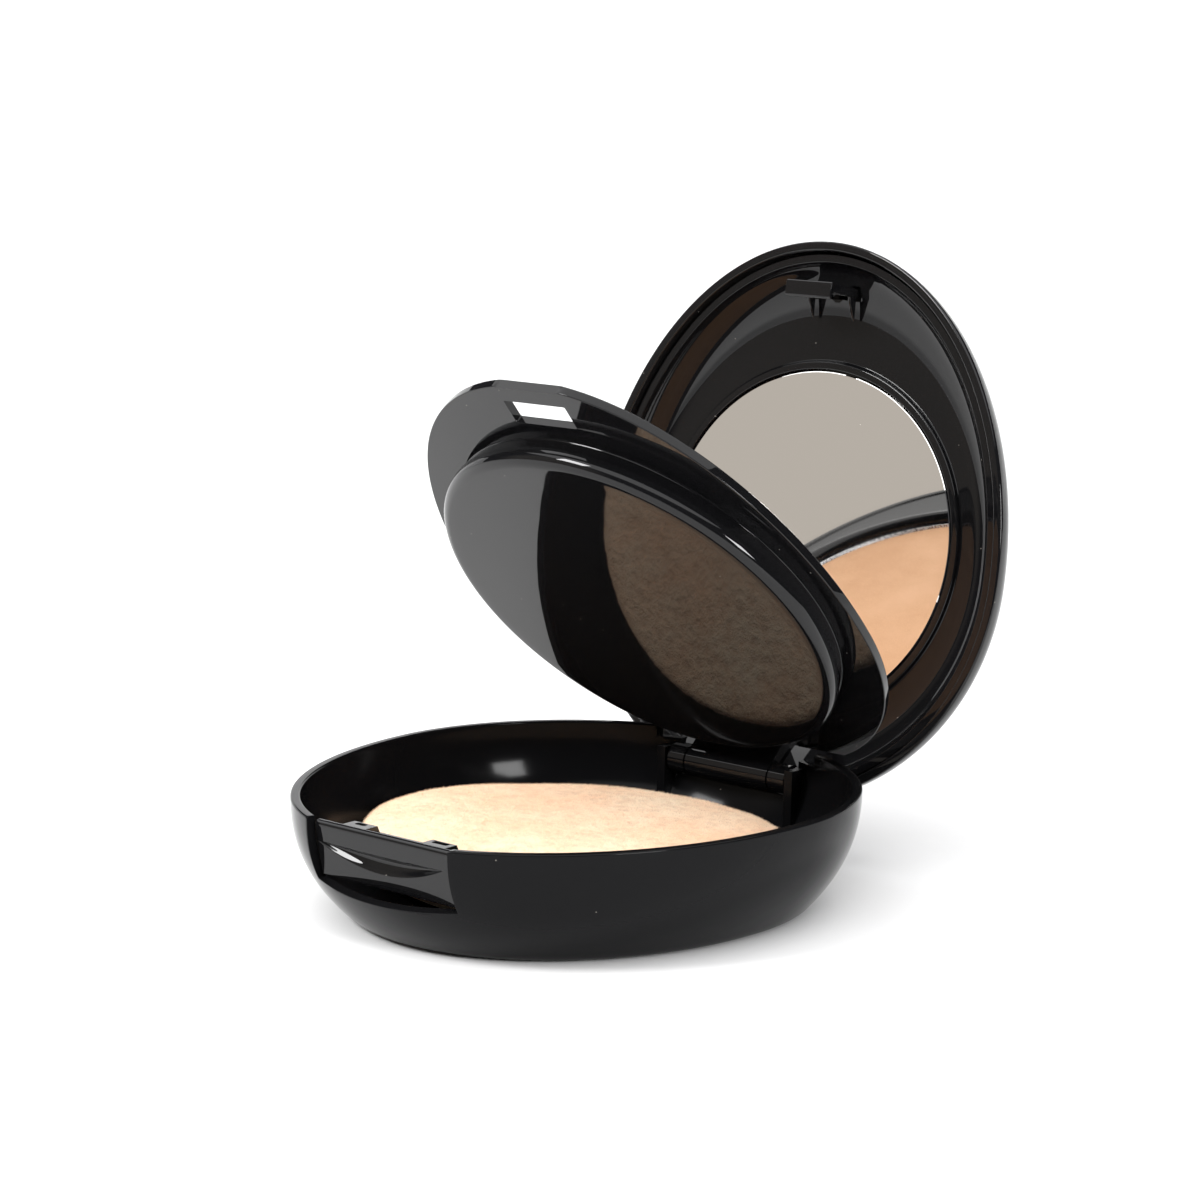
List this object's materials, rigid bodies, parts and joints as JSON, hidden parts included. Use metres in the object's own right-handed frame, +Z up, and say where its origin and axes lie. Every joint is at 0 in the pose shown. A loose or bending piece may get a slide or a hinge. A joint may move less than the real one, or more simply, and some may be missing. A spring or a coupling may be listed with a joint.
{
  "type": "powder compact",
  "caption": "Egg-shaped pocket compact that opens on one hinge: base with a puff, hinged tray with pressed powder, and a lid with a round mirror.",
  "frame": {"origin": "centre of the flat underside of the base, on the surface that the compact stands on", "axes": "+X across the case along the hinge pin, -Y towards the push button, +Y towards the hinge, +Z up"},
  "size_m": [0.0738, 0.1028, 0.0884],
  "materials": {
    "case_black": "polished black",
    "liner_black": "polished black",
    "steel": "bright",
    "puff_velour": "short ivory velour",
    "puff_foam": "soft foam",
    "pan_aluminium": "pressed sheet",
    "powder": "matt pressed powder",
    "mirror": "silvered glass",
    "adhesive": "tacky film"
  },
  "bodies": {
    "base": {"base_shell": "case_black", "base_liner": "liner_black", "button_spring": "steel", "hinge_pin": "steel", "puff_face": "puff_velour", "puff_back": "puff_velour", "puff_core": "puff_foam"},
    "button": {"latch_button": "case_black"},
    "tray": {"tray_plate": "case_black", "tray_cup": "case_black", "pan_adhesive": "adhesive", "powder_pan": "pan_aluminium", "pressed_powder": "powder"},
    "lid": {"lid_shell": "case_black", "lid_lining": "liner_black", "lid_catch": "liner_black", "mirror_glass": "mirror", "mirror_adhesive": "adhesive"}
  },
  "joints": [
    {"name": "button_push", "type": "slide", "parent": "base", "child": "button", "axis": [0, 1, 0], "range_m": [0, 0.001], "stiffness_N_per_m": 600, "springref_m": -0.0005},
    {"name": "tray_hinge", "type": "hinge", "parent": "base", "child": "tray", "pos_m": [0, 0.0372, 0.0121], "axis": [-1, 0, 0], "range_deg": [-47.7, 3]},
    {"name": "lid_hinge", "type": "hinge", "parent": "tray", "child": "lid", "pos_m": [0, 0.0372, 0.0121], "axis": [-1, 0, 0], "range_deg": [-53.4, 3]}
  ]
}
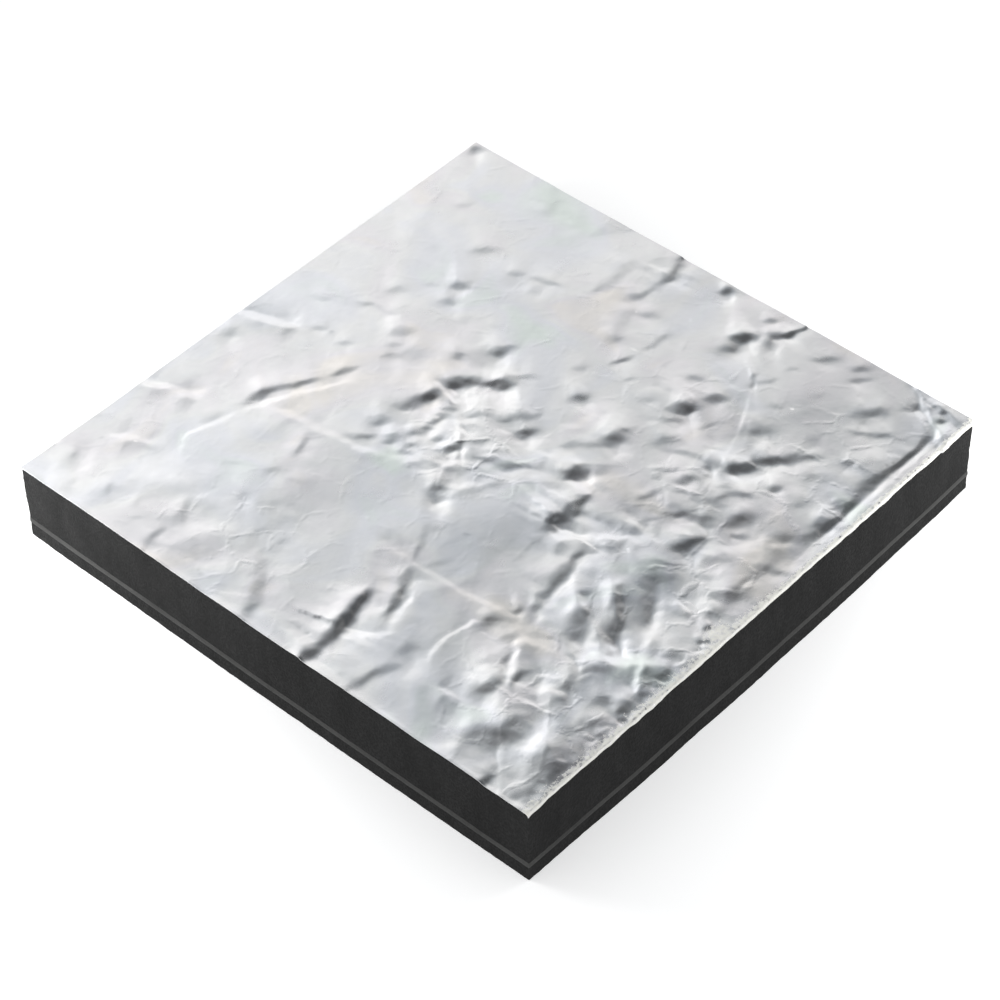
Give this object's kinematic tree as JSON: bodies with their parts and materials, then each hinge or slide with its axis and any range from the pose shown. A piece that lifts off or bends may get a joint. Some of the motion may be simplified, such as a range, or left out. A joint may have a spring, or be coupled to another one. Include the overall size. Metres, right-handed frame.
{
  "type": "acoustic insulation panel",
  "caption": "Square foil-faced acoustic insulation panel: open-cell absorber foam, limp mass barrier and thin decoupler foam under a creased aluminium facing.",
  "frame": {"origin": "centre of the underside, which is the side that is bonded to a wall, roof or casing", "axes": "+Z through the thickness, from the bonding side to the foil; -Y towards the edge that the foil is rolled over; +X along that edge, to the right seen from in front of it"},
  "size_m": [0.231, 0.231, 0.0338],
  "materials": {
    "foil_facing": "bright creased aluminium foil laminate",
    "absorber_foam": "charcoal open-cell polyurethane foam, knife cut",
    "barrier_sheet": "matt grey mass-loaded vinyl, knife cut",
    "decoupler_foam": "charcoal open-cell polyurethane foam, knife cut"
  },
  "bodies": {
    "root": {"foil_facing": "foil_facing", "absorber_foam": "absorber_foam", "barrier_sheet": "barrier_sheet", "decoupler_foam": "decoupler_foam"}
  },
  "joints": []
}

--- --- ---

**TASK DETAILS:**
Output the complete data exactly as written.

**WRITTEN SOLUTION:**
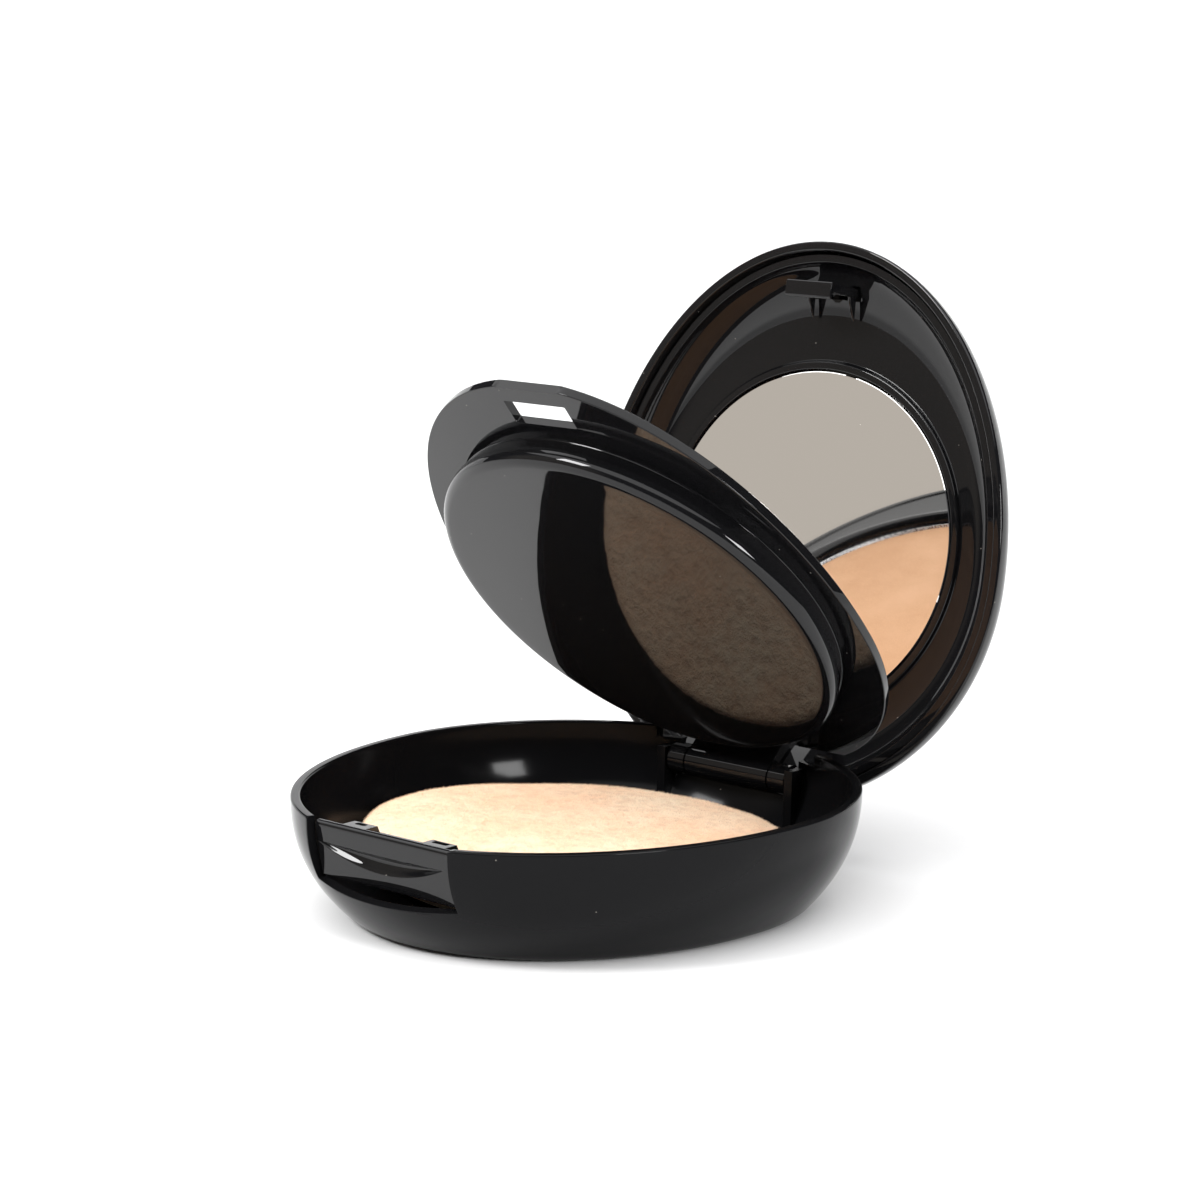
List this object's materials, rigid bodies, parts and joints as JSON, hidden parts included. Use metres in the object's own right-handed frame, +Z up, and say where its origin and axes lie. Every joint is at 0 in the pose shown. A loose or bending piece may get a slide or a hinge. A joint may move less than the real one, or more simply, and some may be missing. A spring or a coupling may be listed with a joint.
{
  "type": "powder compact",
  "caption": "Egg-shaped pocket compact that opens on one hinge: base with a puff, hinged tray with pressed powder, and a lid with a round mirror.",
  "frame": {"origin": "centre of the flat underside of the base, on the surface that the compact stands on", "axes": "+X across the case along the hinge pin, -Y towards the push button, +Y towards the hinge, +Z up"},
  "size_m": [0.0738, 0.1028, 0.0884],
  "materials": {
    "case_black": "polished black",
    "liner_black": "polished black",
    "steel": "bright",
    "puff_velour": "short ivory velour",
    "puff_foam": "soft foam",
    "pan_aluminium": "pressed sheet",
    "powder": "matt pressed powder",
    "mirror": "silvered glass",
    "adhesive": "tacky film"
  },
  "bodies": {
    "base": {"base_shell": "case_black", "base_liner": "liner_black", "button_spring": "steel", "hinge_pin": "steel", "puff_face": "puff_velour", "puff_back": "puff_velour", "puff_core": "puff_foam"},
    "button": {"latch_button": "case_black"},
    "tray": {"tray_plate": "case_black", "tray_cup": "case_black", "pan_adhesive": "adhesive", "powder_pan": "pan_aluminium", "pressed_powder": "powder"},
    "lid": {"lid_shell": "case_black", "lid_lining": "liner_black", "lid_catch": "liner_black", "mirror_glass": "mirror", "mirror_adhesive": "adhesive"}
  },
  "joints": [
    {"name": "button_push", "type": "slide", "parent": "base", "child": "button", "axis": [0, 1, 0], "range_m": [0, 0.001], "stiffness_N_per_m": 600, "springref_m": -0.0005},
    {"name": "tray_hinge", "type": "hinge", "parent": "base", "child": "tray", "pos_m": [0, 0.0372, 0.0121], "axis": [-1, 0, 0], "range_deg": [-47.7, 3]},
    {"name": "lid_hinge", "type": "hinge", "parent": "tray", "child": "lid", "pos_m": [0, 0.0372, 0.0121], "axis": [-1, 0, 0], "range_deg": [-53.4, 3]}
  ]
}
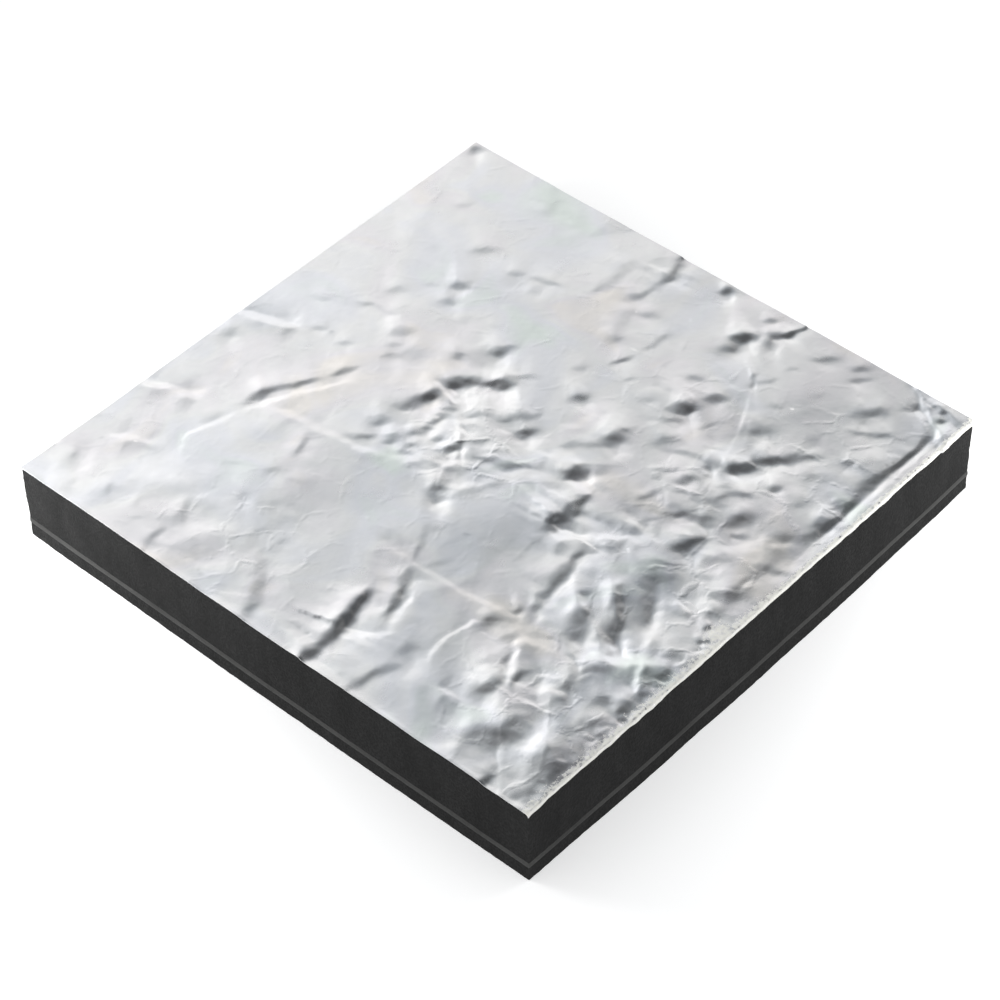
Give this object's kinematic tree as JSON: bodies with their parts and materials, then each hinge or slide with its axis and any range from the pose shown. A piece that lifts off or bends may get a joint. Some of the motion may be simplified, such as a range, or left out. A joint may have a spring, or be coupled to another one. Include the overall size. Metres, right-handed frame.
{
  "type": "acoustic insulation panel",
  "caption": "Square foil-faced acoustic insulation panel: open-cell absorber foam, limp mass barrier and thin decoupler foam under a creased aluminium facing.",
  "frame": {"origin": "centre of the underside, which is the side that is bonded to a wall, roof or casing", "axes": "+Z through the thickness, from the bonding side to the foil; -Y towards the edge that the foil is rolled over; +X along that edge, to the right seen from in front of it"},
  "size_m": [0.231, 0.231, 0.0338],
  "materials": {
    "foil_facing": "bright creased aluminium foil laminate",
    "absorber_foam": "charcoal open-cell polyurethane foam, knife cut",
    "barrier_sheet": "matt grey mass-loaded vinyl, knife cut",
    "decoupler_foam": "charcoal open-cell polyurethane foam, knife cut"
  },
  "bodies": {
    "root": {"foil_facing": "foil_facing", "absorber_foam": "absorber_foam", "barrier_sheet": "barrier_sheet", "decoupler_foam": "decoupler_foam"}
  },
  "joints": []
}